▶ [Written request] Would you output the whole listing below, exactly as it reads?

▶ [Source material]
┄┄┄┄┄┄

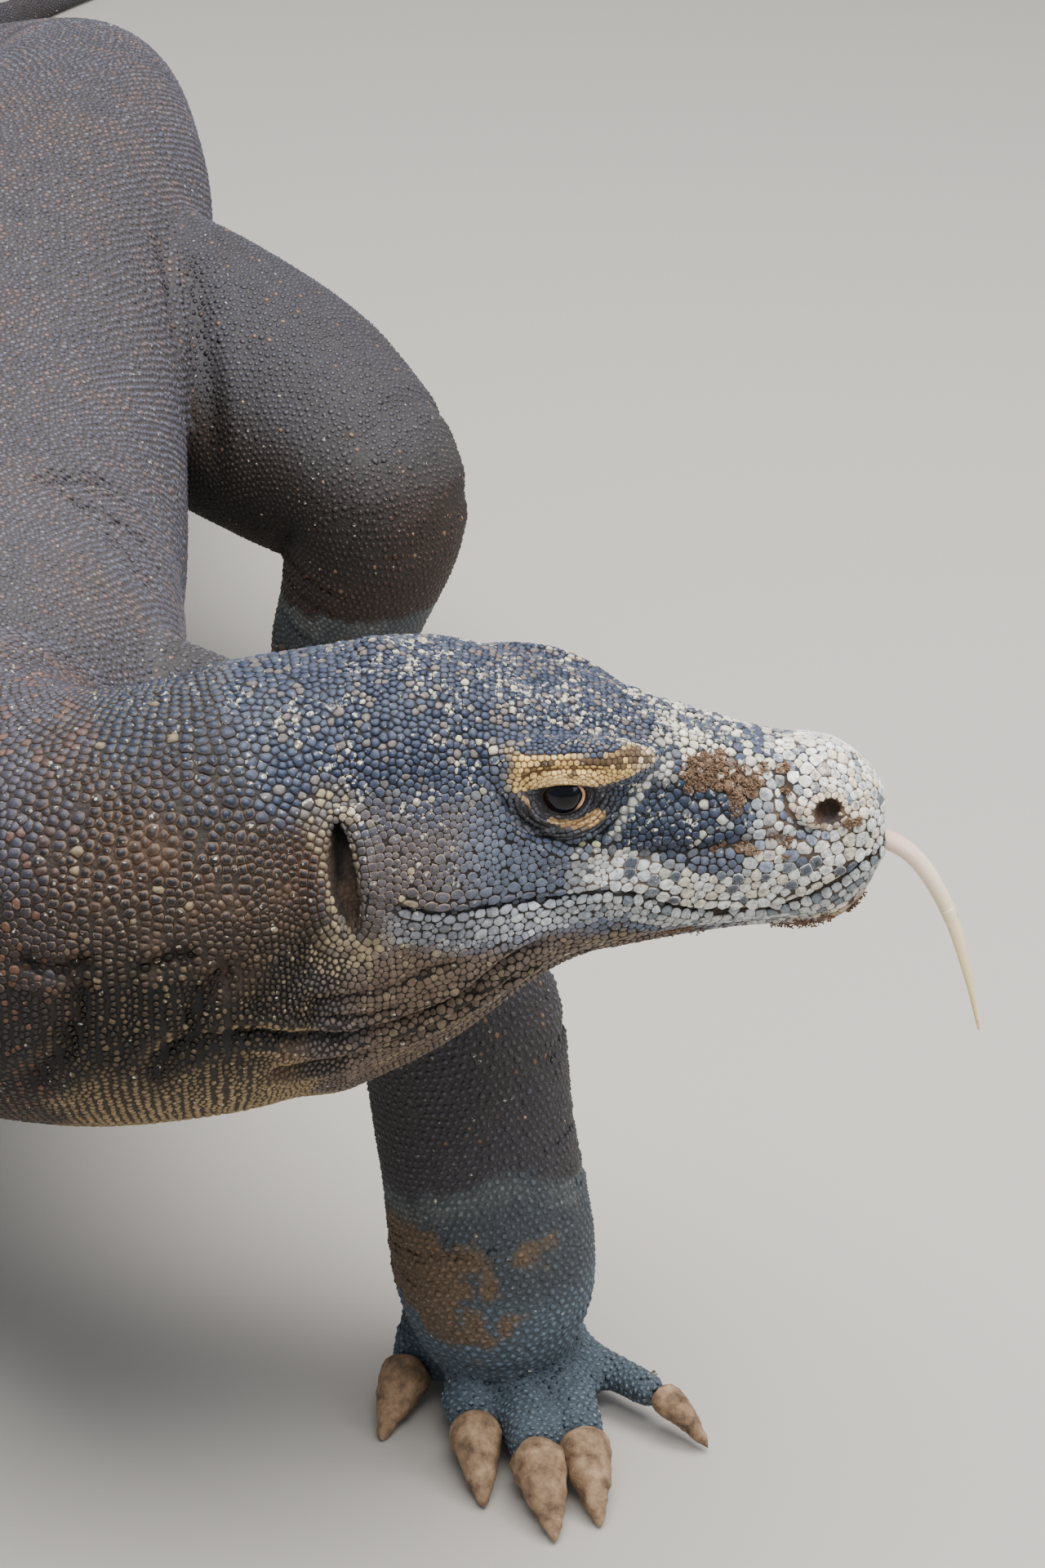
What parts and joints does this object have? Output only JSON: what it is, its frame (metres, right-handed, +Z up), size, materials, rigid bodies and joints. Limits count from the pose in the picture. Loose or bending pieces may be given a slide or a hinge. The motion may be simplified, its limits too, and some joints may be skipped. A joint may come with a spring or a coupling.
{
  "type": "komodo dragon, still life-size model",
  "caption": "Adult Komodo dragon standing in mid stride on four clawed feet, its neck and head turned to its left, forked tongue out and long tail trailing on the floor.",
  "frame": {"origin": "on the floor, under the middle of the whole dragon's box", "axes": "+Z up; the dragon faces -Y, its tail trails towards +Y, and its left side is towards +X"},
  "size_m": [0.7576, 2.2626, 0.367],
  "materials": {
    "hide": "matte, scaly",
    "horn": "matte, dusty",
    "eye": "wet gloss",
    "tongue": "moist"
  },
  "bodies": {
    "root": {"head": "hide", "jaw": "hide", "neck": "hide", "chest": "hide", "belly": "hide", "pelvis": "hide", "tail_base": "hide", "tail_middle": "hide", "tail_rear": "hide", "tail_tip": "hide", "fore_left_upper_arm": "hide", "fore_left_forearm": "hide", "fore_left_hand": "hide", "fore_left_claw_1": "horn", "fore_left_claw_2": "horn", "fore_left_claw_3": "horn", "fore_left_claw_4": "horn", "fore_left_claw_5": "horn", "fore_right_upper_arm": "hide", "fore_right_forearm": "hide", "fore_right_hand": "hide", "fore_right_claw_1": "horn", "fore_right_claw_2": "horn", "fore_right_claw_3": "horn", "fore_right_claw_4": "horn", "fore_right_claw_5": "horn", "hind_left_thigh": "hide", "hind_left_shank": "hide", "hind_left_foot": "hide", "hind_left_claw_1": "horn", "hind_left_claw_2": "horn", "hind_left_claw_3": "horn", "hind_left_claw_4": "horn", "hind_left_claw_5": "horn", "hind_right_thigh": "hide", "hind_right_shank": "hide", "hind_right_foot": "hide", "hind_right_claw_1": "horn", "hind_right_claw_2": "horn", "hind_right_claw_3": "horn", "hind_right_claw_4": "horn", "hind_right_claw_5": "horn", "eye_left": "eye", "eye_right": "eye", "tongue": "tongue"}
  },
  "joints": []
}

┄┄┄┄┄┄

▶ [Response to the task]
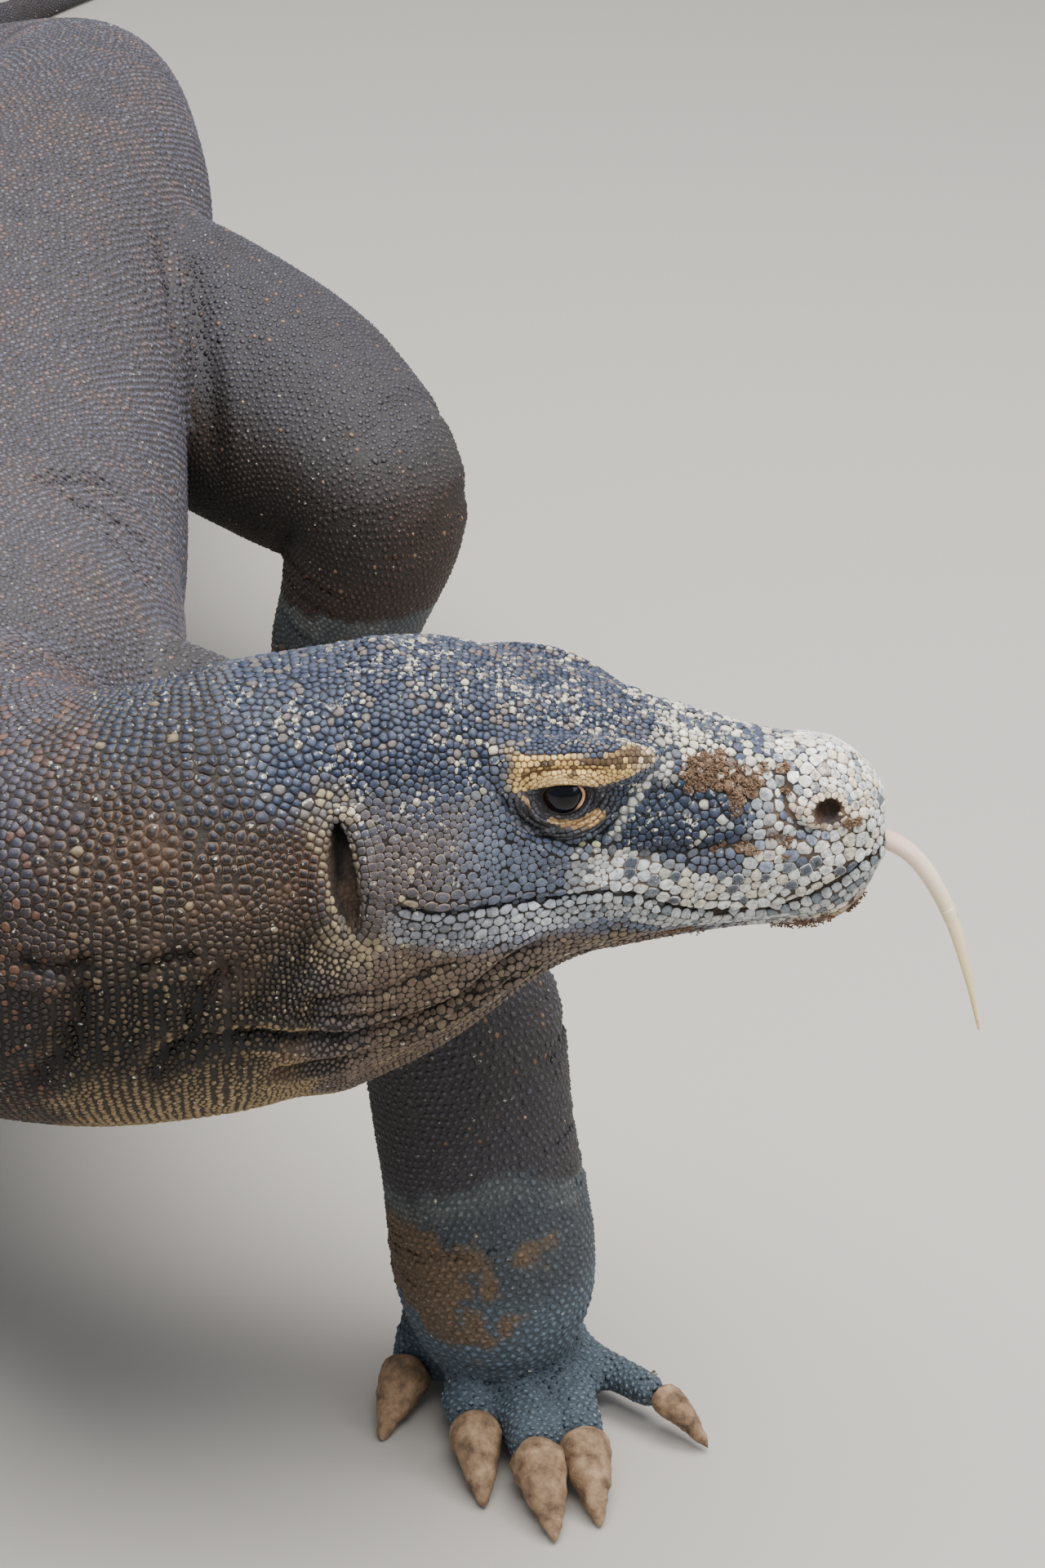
What parts and joints does this object have? Output only JSON: what it is, its frame (metres, right-handed, +Z up), size, materials, rigid bodies and joints. Limits count from the pose in the picture. Loose or bending pieces may be given a slide or a hinge. The motion may be simplified, its limits too, and some joints may be skipped. A joint may come with a spring or a coupling.
{
  "type": "komodo dragon, still life-size model",
  "caption": "Adult Komodo dragon standing in mid stride on four clawed feet, its neck and head turned to its left, forked tongue out and long tail trailing on the floor.",
  "frame": {"origin": "on the floor, under the middle of the whole dragon's box", "axes": "+Z up; the dragon faces -Y, its tail trails towards +Y, and its left side is towards +X"},
  "size_m": [0.7576, 2.2626, 0.367],
  "materials": {
    "hide": "matte, scaly",
    "horn": "matte, dusty",
    "eye": "wet gloss",
    "tongue": "moist"
  },
  "bodies": {
    "root": {"head": "hide", "jaw": "hide", "neck": "hide", "chest": "hide", "belly": "hide", "pelvis": "hide", "tail_base": "hide", "tail_middle": "hide", "tail_rear": "hide", "tail_tip": "hide", "fore_left_upper_arm": "hide", "fore_left_forearm": "hide", "fore_left_hand": "hide", "fore_left_claw_1": "horn", "fore_left_claw_2": "horn", "fore_left_claw_3": "horn", "fore_left_claw_4": "horn", "fore_left_claw_5": "horn", "fore_right_upper_arm": "hide", "fore_right_forearm": "hide", "fore_right_hand": "hide", "fore_right_claw_1": "horn", "fore_right_claw_2": "horn", "fore_right_claw_3": "horn", "fore_right_claw_4": "horn", "fore_right_claw_5": "horn", "hind_left_thigh": "hide", "hind_left_shank": "hide", "hind_left_foot": "hide", "hind_left_claw_1": "horn", "hind_left_claw_2": "horn", "hind_left_claw_3": "horn", "hind_left_claw_4": "horn", "hind_left_claw_5": "horn", "hind_right_thigh": "hide", "hind_right_shank": "hide", "hind_right_foot": "hide", "hind_right_claw_1": "horn", "hind_right_claw_2": "horn", "hind_right_claw_3": "horn", "hind_right_claw_4": "horn", "hind_right_claw_5": "horn", "eye_left": "eye", "eye_right": "eye", "tongue": "tongue"}
  },
  "joints": []
}